The Harrowing Tale of Hip Fracture Friday

This morning was rather stressful because apparently all the instructions for today were given at afternoon rounds yesterday, which I missed because I was in surgery. All the cases for today had been divvied up, leaving me with no options.

The nurse put my name down for a lame labrador. It seemed fairly interesting, so I didn't mind too much. About five minutes later, another student approaches me and tells me he'd actually claimed that case last night, but didn't put his name into the system. I find out later that this student was supposed to find me after rounds yesterday and talk about the remaining cases, find out which one I wanted and sort out what was going to happen this morning. He didn't do that. He picked a case and went home.

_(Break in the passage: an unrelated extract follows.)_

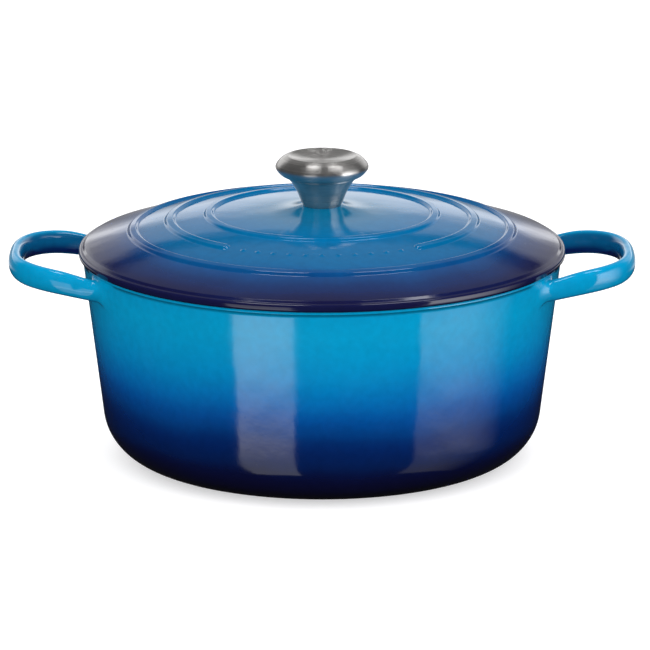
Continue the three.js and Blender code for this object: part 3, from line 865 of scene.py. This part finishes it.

At first, I put up a defense. "I haven't had a chance to do an orthopaedic exam yet," I explained, basically thinking you should have put your damn name on it, it's mine now. He agreed he would just come in on the consult and we would share the case. I go off and read all the patient notes, and eventually learn that he's started studying up on a completely different case and I may have successfully stolen this case for myself. I was a bit relieved, because it's unfair that my day would have been entirely screwed up and it was all his fault for not finding me yesterday afternoon while I was in theatre.

Then, as I'm reading the patient notes, a popup says one of my classmates is looking at that file on another computer. He's not on surgery this week, so I go ask him what's up, and he says it's a medicine case. We scratch our heads over this until we figure out the consult is scheduled under both medicine and surgery. I investigate, and long story short, it's a medicine case. No more case for me.

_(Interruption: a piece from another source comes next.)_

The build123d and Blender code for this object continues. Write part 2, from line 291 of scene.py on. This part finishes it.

Just as I was about to get stressed out again, a new, urgent case pops up. A puppy fractured its femur. A case! Turns out it was not really the best case to have on a friday.

I did the consult when they arrived, and was pleased to find that I'm slightly less bumbly than I was in the first one. I was also pleased to find that the clients were willing to pay for the expensive fancy surgery. Thus the patient came under my care and dominated my entire day. Mostly that meant setting up a cage for him and then doing tons of paperwork.

In the afternoon, we went into surgery. It was interesting, but the hip area is challenging and the surgeon had a difficult time pinning the fracture back together and making sure he got all the pieces in the correct position. I became very glad that I was with the chillax surgeon, because eats-students-for-breakfast tends to get frustrated quickly and start throwing instruments around the room (not even joking). This guy was basically like "Aw, damn it," in a completely relaxed manner as he casually mentions he can't see anything and has no idea if his pins are in the correct place. After three hours of digging around in the hip joint trying to reduce the fracture and hold it together, he sews up a bazillion muscles, closes the wound, and we're off to radiology. However, if the pins aren't in the correct place, we have to come back in, take everything out, and do the alternate procedure where we just remove the femoral head rather than trying to hold it together with pins.

Guess what we found on xrays?

The sad thing is that the femoral neck, our goal during surgery, was very nicely aligned. He had fixed that part of the fracture perfectly. It just turns out that there was another fragment that must have come from somewhere else. Therefore, we had to go back in, re-scrub, undo all the skin staples and all the sutured muscles, and dive back down to the joint. At this point it's 6pm and we're looking at probably 2-4 more hours.

Before committing to the femoral head osteotomy, he tried to find that extra fragment, but couldn't. As far as he could tell, the joint surface was undamaged, though it was possible the fragment was too deep for us to reach. He called in the other surgeon, because once you take out the femoral head there's no going back--there's no chance of future improvements if the patient doesn't do well, like you can't do a total hip replacement when the puppy gets older. So we wait around for the other surgeon to arrive, and then they peer at it and poke at it for a good twenty minutes, discussing the pros and cons and what they think about what they see. The entire time, I'm thinking leave it, leave it, leave it. As much as I would like to see an FHO performed, I really didn't want to be there until 10pm on a friday. Finally, after much deliberation, they decided the best standard of care would be to leave the repair in place, and come back for a second operation if an FHO becomes necessary in the future. Phew!

I still had to write a surgery report, sort out some extra post-op meds, and do all the puppy's paperwork for the weekend, but at least I got home while it was still light out.